When it comes to emerging markets, the larger developing nations continue to offer the most compelling investment opportunities and, on a medium to long-term outlook, particularly Brazil and India, says Jeff Chowdhry, the manager of the F&C Emerging Markets Fund.
The fund manager says Brazil has a very large domestic economy alongside enormous and cost-competitive agricultural, energy and mineral resources, in addition to a strong banking sector.
Although complacency and overconfidence by policymakers could lead the public sector to become an ever-increasing burden on the economy, Chowdhry believes that the stable and prudent economic policy to date has led to low inflation and interest rates, reducing borrowing costs and unleashing spending and investment.
Chowdhry says he’s wary about India's high fiscal deficit and government borrowing programme, not helped by the Government‘s somewhat leisurely decision making process which could slow the growth rate, keeping the fiscal deficit high.
"Nevertheless, the fact remains that India is now one of the fastest growing economies in the world, with a young population who are better educated and more entrepreneurial than China, meaning a better chance of increased foreign domestic investment (FDI)." he commented.

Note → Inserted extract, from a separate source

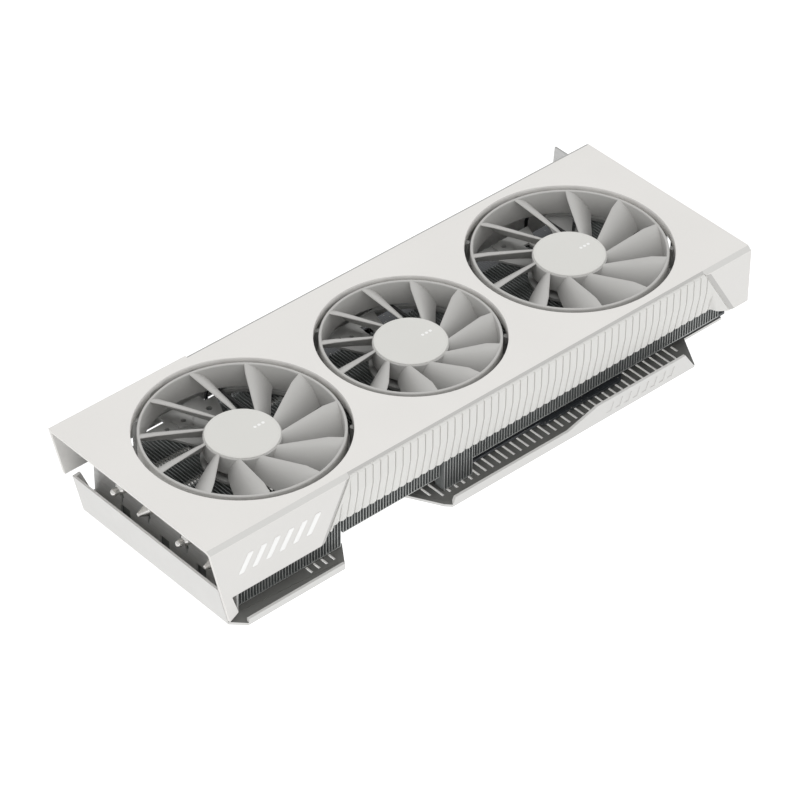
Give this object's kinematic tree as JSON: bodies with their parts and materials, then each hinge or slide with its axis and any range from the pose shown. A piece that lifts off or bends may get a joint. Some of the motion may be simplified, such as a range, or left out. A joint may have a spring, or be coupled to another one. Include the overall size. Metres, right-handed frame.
{
  "type": "graphics card",
  "caption": "Long graphics card with a fan shroud over a finned heat-pipe cooler, spinning ringed fans, a circuit board with an edge connector, a backplate and a rear I/O bracket.",
  "frame": {"origin": "point on the backplate's outer face below the middle fan's axis", "axes": "+X along the card towards the I/O bracket, +Y towards the edge connector, +Z from the backplate to the fans"},
  "size_m": [0.3645, 0.1494, 0.0513],
  "materials": {
    "shroud_white": "matt white paint",
    "panel_white": "matt, ribbed",
    "backplate_white": "matt white paint",
    "insulating_film": "matt dark grey",
    "board_white": "solder resist",
    "gold_contacts": "gold plate",
    "chip_black": "moulded",
    "die_silicon": "polished silicon",
    "package_green": "laminate",
    "inductor_grey": "pressed ferrite",
    "capacitor_can": "satin",
    "thermal_pad": "soft",
    "nickel": "nickel plate",
    "fin_dark": "dark coated",
    "bracket_steel": "satin",
    "screw_steel": "satin",
    "shell_steel": "nickel plate",
    "connector_black": "moulded",
    "rotor_white": "satin moulded",
    "cap_white": "satin",
    "mount_grey": "moulded",
    "magnet_black": "bonded ferrite",
    "shaft_steel": "ground",
    "bearing_bronze": "sintered bronze",
    "core_steel": "laminated",
    "winding_copper": "enamelled copper",
    "cable_black": "sleeved"
  },
  "bodies": {
    "card": {"fan_shroud": "shroud_white", "side_panel_ribbed": "panel_white", "backplate": "backplate_white", "backplate_film": "insulating_film", "backplate_screws": "screw_steel", "pcb": "board_white", "pcie_contacts": "gold_contacts", "gpu_substrate": "package_green", "gpu_die": "die_silicon", "memory_chips": "chip_black", "vrm_inductors": "inductor_grey", "vrm_mosfets": "chip_black", "capacitors": "capacitor_can", "thermal_pads": "thermal_pad", "fan_headers": "connector_black", "power_socket_1": "connector_black", "power_socket_2": "connector_black", "power_pins": "nickel", "heat_pipes": "nickel", "fin_stack_tail": "fin_dark", "fin_stack_power": "fin_dark", "fin_stack_main": "fin_dark", "fin_stack_deep": "fin_dark", "fin_end_plate": "fin_dark", "cold_plate": "nickel", "gpu_clamp": "bracket_steel", "clamp_screws": "screw_steel", "io_bracket": "bracket_steel", "bracket_screws": "screw_steel", "displayport_sockets": "shell_steel", "hdmi_socket": "shell_steel", "shroud_screws": "screw_steel", "fan_1_mount": "mount_grey", "fan_1_bearing": "bearing_bronze", "fan_1_stator": "core_steel", "fan_1_windings": "winding_copper", "fan_1_cable": "cable_black", "fan_2_mount": "mount_grey", "fan_2_bearing": "bearing_bronze", "fan_2_stator": "core_steel", "fan_2_windings": "winding_copper", "fan_2_cable": "cable_black", "fan_3_mount": "mount_grey", "fan_3_bearing": "bearing_bronze", "fan_3_stator": "core_steel", "fan_3_windings": "winding_copper", "fan_3_cable": "cable_black"},
    "fan_1": {"fan_1_rotor": "rotor_white", "fan_1_hub_cap": "cap_white", "fan_1_magnet": "magnet_black", "fan_1_shaft": "shaft_steel"},
    "fan_2": {"fan_2_rotor": "rotor_white", "fan_2_hub_cap": "cap_white", "fan_2_magnet": "magnet_black", "fan_2_shaft": "shaft_steel"},
    "fan_3": {"fan_3_rotor": "rotor_white", "fan_3_hub_cap": "cap_white", "fan_3_magnet": "magnet_black", "fan_3_shaft": "shaft_steel"}
  },
  "joints": [
    {"name": "fan_1_spin", "type": "hinge", "parent": "card", "child": "fan_1", "pos_m": [-0.10686, 0, 0.0408], "axis": [0, 0, 1], "continuous": true},
    {"name": "fan_2_spin", "type": "hinge", "parent": "card", "child": "fan_2", "pos_m": [0, 0, 0.0408], "axis": [0, 0, 1], "continuous": true},
    {"name": "fan_3_spin", "type": "hinge", "parent": "card", "child": "fan_3", "pos_m": [0.10686, 0, 0.0408], "axis": [0, 0, 1], "continuous": true}
  ]
}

Although Chowdhry believes China offers long-term growth opportunities, he is underweight for the moment over concerns that the current recovery has been propped up by government spending and believes that strength may be threatened in the short-term over the health of the banking sector and a potential property market bubble.
Once concerns abate, Chowdhry will look to increase his exposure.
Looking at short-term opportunities, Chowdhry has added to Russia and Mexico on the belief that both look set to see some recovery this year.
"Russia has huge reserves in a number of resources, including natural gas and oil, and I believe they are ideally placed to benefit from the stabilising oil price,” says Chowdhry.
“I’m also positive that the American markets and economy look set to recover this year, with Mexico being a key beneficiary given their high exposure to the US economy, coupled with their own cheap manufacturing base and competitive currency."